A fund manager dubbed "Britain's Warren Buffett" isn't surprised by claims that his namesake is past his prime.
"I wish I had a tenner [£10] for every time I have heard that criticism of Warren Buffett aired!" —Keith Ashworth-Lord, investment chief of Sanford DeLand, which manages the SDL Buffettology Fund, told Business Insider this week.
The SDL Buffettology Fund has drawn on Buffett's investing principles to return more than 220% since it was launched in 2009.
Buffett famously swooped in as a "lender of last resort" to Goldman Sachs, General Electric, and other companies during the financial crisis.
The Berkshire chief hasn't struck the same deals this time around because the big banks are better financed and governments have moved quickly to bail out struggling businesses, Ashworth-Lord said.
"There just haven't been the opportunities this time around," he added.

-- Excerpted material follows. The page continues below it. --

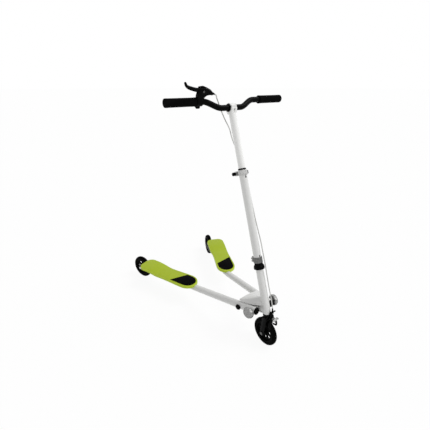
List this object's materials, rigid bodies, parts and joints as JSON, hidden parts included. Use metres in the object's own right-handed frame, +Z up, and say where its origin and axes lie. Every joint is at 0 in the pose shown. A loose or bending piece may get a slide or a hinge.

Buffett might not be playing the white knight, but the billionaire investor's teachings are still useful for navigating the current environment, Ashworth-Lord said.
"The most important lesson is to switch off markets and concentrate all your effort on assessing what a business is really worth and what you are being asked to pay for it," he said, referring to Buffett's view that investors buy parts of companies and shouldn't be distracted by stock-price movements.
When others panic and sell, shrewd investors can buy a piece of a quality business on the cheap. Buffett famously summed that up by advising to "be greedy when others are fearful."
"Bear markets eventually pass and it is in times of panic that the best pricing opportunities arise," Ashworth-Lord said. He also warned against trying to time markets, instead recommending a "steady drip of investment in at regular intervals."
Ashworth-Lord also shared what he expects from Buffett in the coming weeks.
"Given the amount of cash that Berkshire is sitting on and where prices are today, I would have thought that buybacks come into the frame," he said.
Indeed, it appears that Buffett may have repurchased more than $5 billion worth of Berkshire stock in recent weeks. However, the investor's focus on value could limit his options when it comes to buying stocks or making acquisitions.
"Buffett has repeatedly said that he doesn't see bargain basement prices on offer yet," Ashworth-Lord said.